I keep finding myself in the strange position of agreeing with Henry Blodget, he of the Business Insider website which is an unqualified success, what with its content aggregating, author misrepresentation and slideshow crimes against humanity.  The reason why is that, despite his Wall Street background, he is one of the few that line up behind Paul Krugman in Krugman's insistence that the Friedmaniacal austerity being proscribed to the economies of the Western world is a wrong thing.

Take this aside in this rhetorical question posed to Krugman concerning debt loads:

The U.S.'s public infrastructure is in an embarrassing state of repair. It's also about a half-century behind the state-of-the-art. Spending a few trillion dollars over the next several years to bring our infrastructure up to date would help the country for decades. It would also put millions of Americans back to work and pump trillions of dollars back into the economy. It would help ALL Americans, not just those in specific industries or socio-economic groups. And unlike debt incurred to prop up consumer consumption, the new debt incurred for this infrastructure buildout could, in large part, be secured by the infrastructure itself.

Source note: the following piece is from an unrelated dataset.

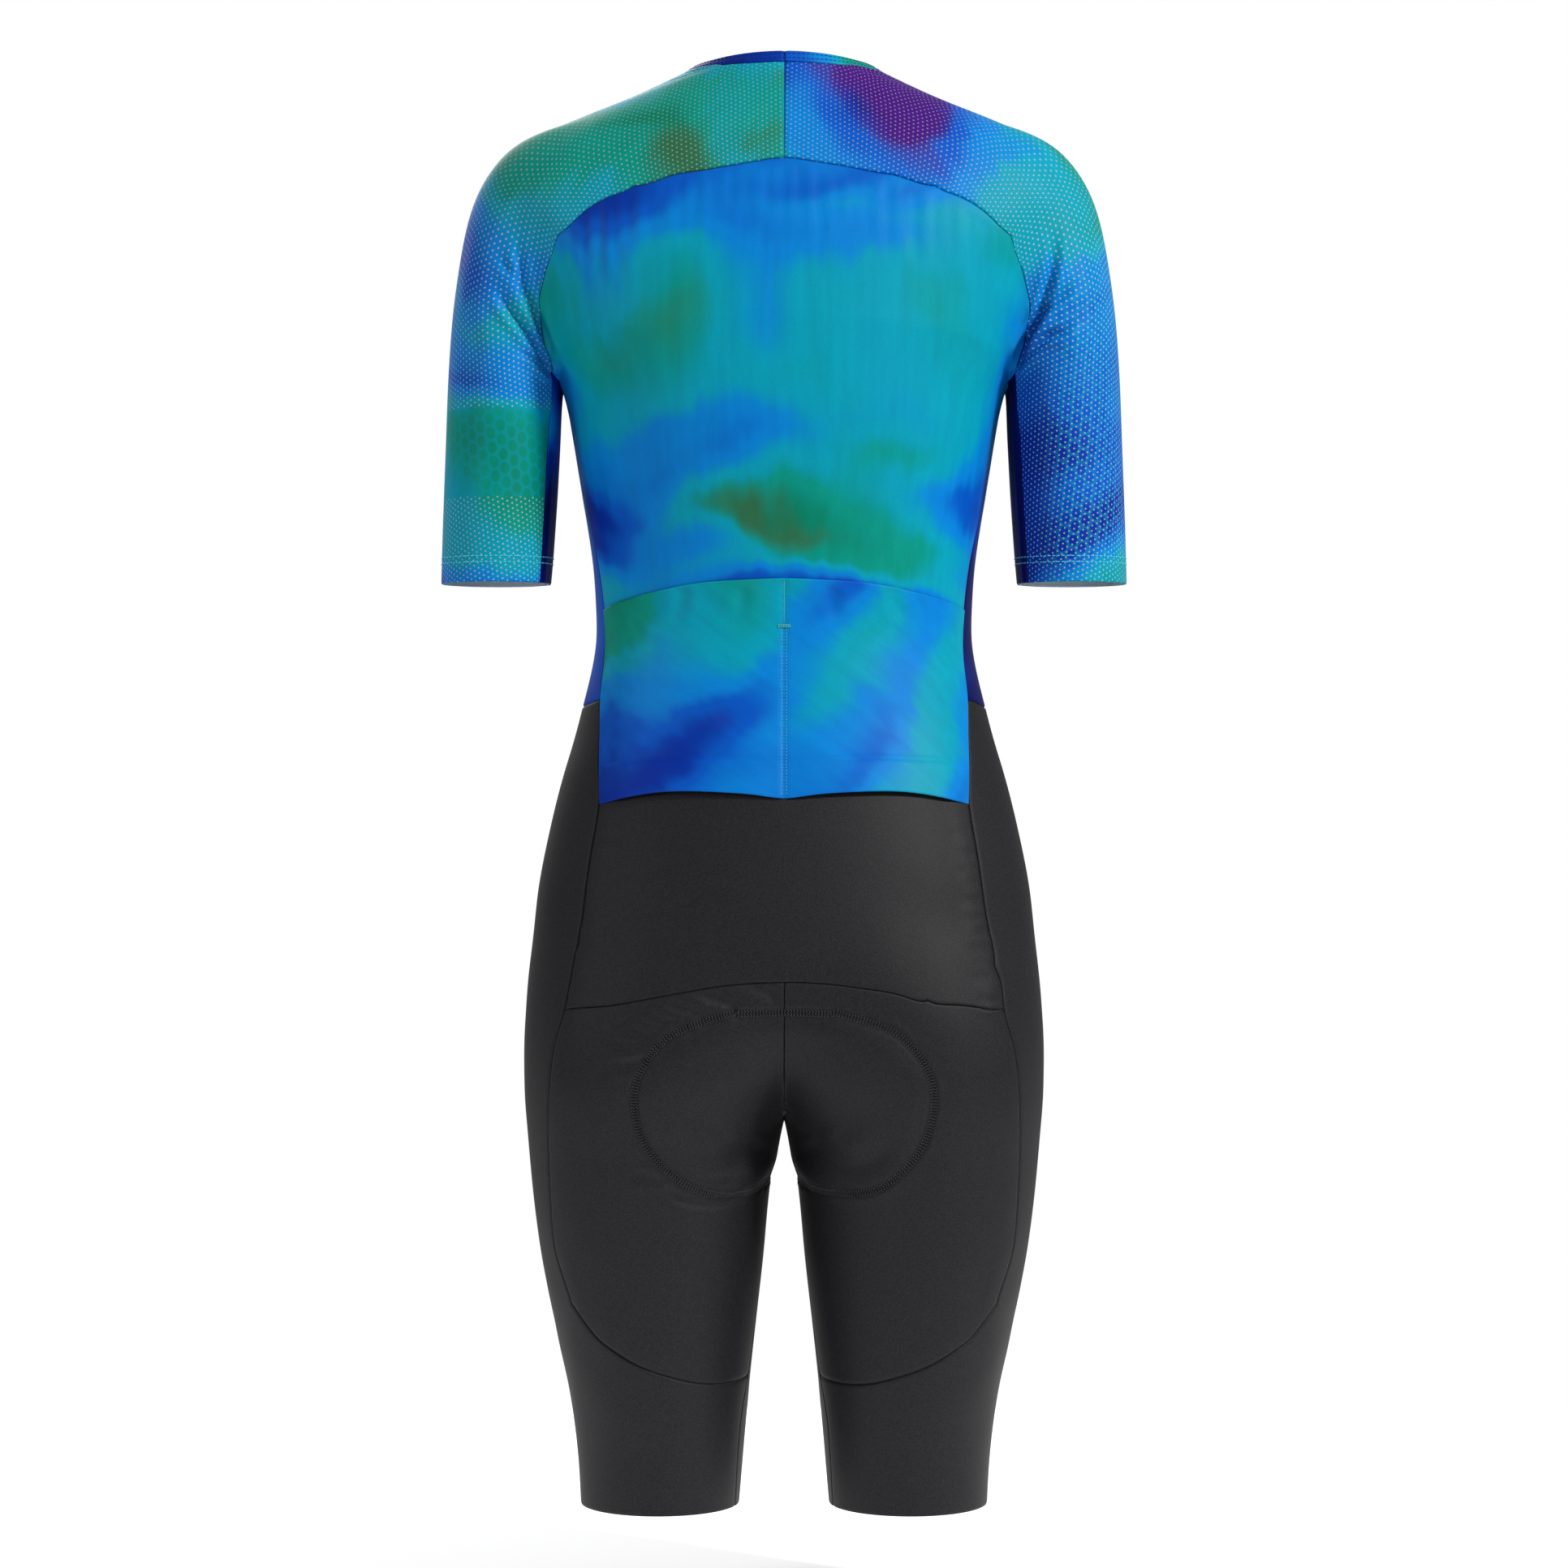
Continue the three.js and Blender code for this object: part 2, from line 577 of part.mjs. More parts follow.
function drawBack(points, normals, rims) {
  const pulls = new Map();
  rims.forEach(([a, b]) => {
    const along = points[b].clone().sub(points[a]).normalize();
    [a, b].forEach((i) => {
      const inward = normals[i].clone().cross(along).normalize();
      pulls.set(i, [...(pulls.get(i) ?? []), inward]);
    });
  });
  return points.map((p, i) => {
    if (!pulls.has(i)) return p.clone();
    const [first, second] = pulls.get(i);
    const sum = first.clone().add(second);
    return p.clone().addScaledVector(sum, (SEAM_GAP / 2) / Math.max(1 + first.dot(second), 0.3));
  });
}

function solid(points, faces) {
  const positions = [];
  faces.forEach((face) => {
    for (let i = 1; i < face.length - 1; i += 1) {
      [face[0], face[i], face[i + 1]].forEach((k) => positions.push(points[k].x, points[k].y, points[k].z));
    }
  });
  const geometry = new THREE.BufferGeometry();
  geometry.setAttribute('position', new THREE.Float32BufferAttribute(positions, 3));
  geometry.computeVertexNormals();
  return geometry;
}

// The same geometry on the wearer's right.
function toRight(geometry) {
  const right = geometry.clone();
  const position = right.getAttribute('position');
  for (let i = 0; i < position.count; i += 3) {
    const corners = [0, 2, 1].map((k) => [position.getX(i + k), position.getY(i + k), position.getZ(i + k)]);
    corners.forEach(([x, y, z], k) => position.setXYZ(i + k, -x, y, z));
  }
  right.computeVertexNormals();
  return right;
}

// ---- cloths ----
const smoothKnit = new THREE.MeshStandardMaterial({ color: 0x0a86b8, roughness: 0.5, metalness: 0 });
const pocketKnit = new THREE.MeshStandardMaterial({ color: 0x0a9a92, roughness: 0.5, metalness: 0 });
const meshKnit = new THREE.MeshStandardMaterial({ color: 0x15938c, roughness: 0.7, metalness: 0 });
const sideKnit = new THREE.MeshStandardMaterial({ color: 0x0b3fae, roughness: 0.5, metalness: 0 });
const bandKnit = new THREE.MeshStandardMaterial({ color: 0x2633a8, roughness: 0.6, metalness: 0 });
const shortsKnit = new THREE.MeshStandardMaterial({ color: 0x242529, roughness: 0.65, metalness: 0 });
const padKnit = new THREE.MeshStandardMaterial({ color: 0x2b2c31, roughness: 0.9, metalness: 0 });
const zipTape = new THREE.MeshStandardMaterial({ color: 0x14357e, roughness: 0.7, metalness: 0 });
const zipMetal = new THREE.MeshStandardMaterial({ color: 0x26282c, roughness: 0.35, metalness: 0.8 });

const suit = new THREE.Group();

function add(name, geometry, material, parent = suit) {
  const mesh = new THREE.Mesh(geometry, material);
  mesh.name = name;
  parent.add(mesh);
}

function addPair(name, geometry, material) {
  add(`${name}_left`, geometry, material);
  add(`${name}_right`, toRight(geometry), material);
}

const acrossFromLeft = (half) => joined(reversed(half), mirrored(half));

// ---- the top ----
function backPanel() {
  const upper = grid(
    acrossFromLeft(archTop), acrossFromLeft(pocketMouthHalf),
    joined(archSide, armholeBack, sideTop), mirrored(joined(archSide, armholeBack, sideTop)), trunkChart, 0,
  );
  return stacked(upper, pocketGrid());
}

function pocketGrid() {
  const side = joined(sidePocket, sideBlack);
  return grid(acrossFromLeft(pocketMouthHalf), acrossFromLeft(waistBackHalf), side, mirrored(side), trunkChart, 0);
}

function lowerBackGrid() {
  return grid(acrossFromLeft(waistBackHalf), acrossFromLeft(seatTop), sideLower, mirrored(sideLower), trunkChart, 0);
}

// The pockets lie on the back panel's own points. They swell a little between the side seams and the
// centre stitching, and their bottoms hang over the first of the black cloth.
function pocketPanel() {
  const net = pocketGrid();
  const below = lowerBackGrid().points;
  const width = net.columns + 1;
  const overhang = [];
  for (let i = 0; i < width; i += 1) {
    const seamPoint = below[i];
    const next = below[i + width];
    overhang.push(seamPoint.clone().lerp(next, POCKET_OVERHANG / seamPoint.distanceTo(next)));
  }
  const points = net.points.concat(overhang);
  const rows = net.rows + 1;
  const lift = points.map((p, k) => {
    const across = (k % width) / net.columns;
    const down = Math.floor(k / width) / rows;
    const lobe = Math.abs(Math.sin(across * Math.PI * 2)) ** 0.8;
    return LAYER_GAP + POCKET_WALL + POCKET_SWELL * lobe * down ** 1.5;
  });
  return wall({ points, faces: gridFaces(net.columns, rows, true) }, POCKET_WALL, lift);
}

function yokeSleeve() {
  const cuff = cuffEdge(UNDERARM_TURN, -UNDERARM_TURN, COUNT.centreYoke + COUNT.neckBack);
  cuff[0] = last(underarmBack);
  cuff[cuff.length - 1] = last(underarmFront);
  const centre = seam((t) => trunkChart.place(0, THREE.MathUtils.lerp(archTop[0].z, neckBack[0].z, t)), COUNT.centreYoke);
  return grid(
    joined(centre, neckBack), cuff,
    joined(archTop, archSide, underarmBack), joined(slantTop, slantSide, underarmFront), sleeveChart, 0,
  );
}

function cuffEdge(from, to, pieces) {
  const along = SPINE_BENT + SPINE.bendZ - CUFF;
  return seam((t) => sleeveChart.place(THREE.MathUtils.lerp(from, to, t), along), pieces);
}

function underarm() {
  const cuff = cuffEdge(UNDERARM_TURN, 360 - UNDERARM_TURN, COUNT.armholeEnd * 2 + COUNT.armholeLow);
  cuff[0] = last(underarmBack);
  cuff[cuff.length - 1] = last(underarmFront);
  return grid(armhole, cuff, underarmBack, underarmFront, sleeveChart, 180);
}

function sidePanel() {
  return grid(armholeUnder, waistSide, joined(sideTop, sidePocket), sideFront, trunkChart, 90);
}

// The fronts' edges beside the zip run straight up from the waist seam to the neck.
const zipEdge = seam(
  (t) => zipPoint(THREE.MathUtils.lerp(last(neckFront).z, last(waistFront).z, t)),
  COUNT.archSide + COUNT.armholeEnd + COUNT.sideTop + COUNT.sidePocket - COUNT.neckFront,
);
zipEdge[0] = last(neckFront);
const waistFrontEdge = [...waistFront.slice(0, -1), last(zipEdge)];

function front() {
  return grid(
    reversed(slantTop), waistFrontEdge,
    joined(slantSide, armholeFront.slice().reverse(), sideFront), joined(neckFront, zipEdge), trunkChart, 150,
  );
}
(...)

Granted, the piece is a (gentle) objection to the concept that debts don't matter, given how current situations do not resemble those of the past, but even in that it's more a hand raised during a lecture than it is a screed.

And as to the point of a massive investment in infrastructure, that one's a giant duh, and it's a crime that such a thing is so virulently opposed by the GOP in general. : Do they do so on the grounds of opposing anything that would help a pre-2012 election, or because any public employment is a bad thing?  Not sure if there's a Republican honest enough to say so out loud.  But as to the first, the thought that there's no political price to pay for that down the road is Newt Gingrich-levels of juvenile, and as to the second, even David Koch's limos gotta drive on something, and if you want an example of the efficiency of markets as applied to infrastructure, drive the length of the Indiana Turnpike and tell me how much poorer you are.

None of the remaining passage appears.